January 5 – Happy Birthday, Elizabeth Neville Cotten

Posted on January 5, 2016

Today we are celebrating a woman who was born on this date in 1893, got married at age 17 (not such a rare thing, back then), raised a daughter named Lillie, and worked off and on as a maid or other domestic help.

Those things are important, and honorable, but they are not the reason we know and remember Elizabeth Cotten. We know her for her music!

Cotton was raised in a musical family.

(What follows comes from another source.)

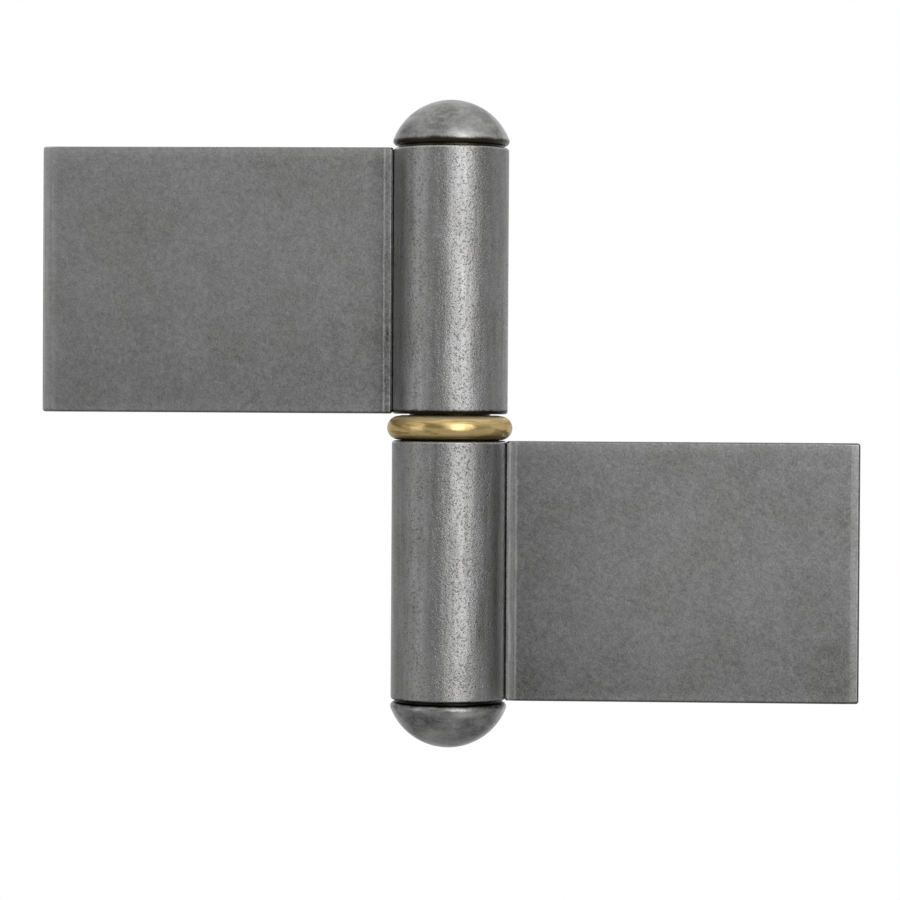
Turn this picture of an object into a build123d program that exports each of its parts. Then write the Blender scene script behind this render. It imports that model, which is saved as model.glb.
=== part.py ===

When she was seven years old, she began to play her older brother's banjo, and when she was eleven, she paid $3.75 of her hard-earned money on a Sears and Roebuck guitar.

She was completely self-taught, and since she was left-handed playing right-handed instruments, she pretty much played them “upside down.” She ended up playing the bass lines with her fingers and the melody with her thumb, a style that became known as “Cotten picking.”

Cotten began writing her own songs at age 11 and continued through her teen years. But she gave up playing and writing music for years and decades – all those years of being married and raising a family, mentioned above.


It's thanks mostly to Mike Seeger
that the world knows Cotten's music!
Flash forward to Cotten working in a department store, and seeing a child who had become separated from her mother. Cotten helped the lost child find her mom—and that mom happened to be composer Ruth Crawford Seeger. Soon Cotten found herself hired as a maid to help care for Ruth and Charles Seeger's four kids. The Seeger family was very musical, and Cotten ended up picking up a guitar again, relearning the instrument, and remembering her own songs from so long ago.


Thanks to the Seegers, Cotten's music – her songs and her signature style – were recorded and released on albums...starting when Cotten was in her 60s! She appeared in concerts and folk revivals, and she influenced many other musicians. Her most famous song, Freight Train, was covered by more famous musicians such as Peter, Paul, and Mary – Joan Baez – Bob Dylan – Jerry Garcia – and at least seven others! 


Cotten wrote another album's worth of songs, at least one of which she recorded with her 12-year-old granddaughter. (The linked You Tube is Cotten playing guitar and her granddaughter singing.)  Here is yet another video with another original song or two. 

Cotten continued to tour and record well into her 80s! What a great “third act”!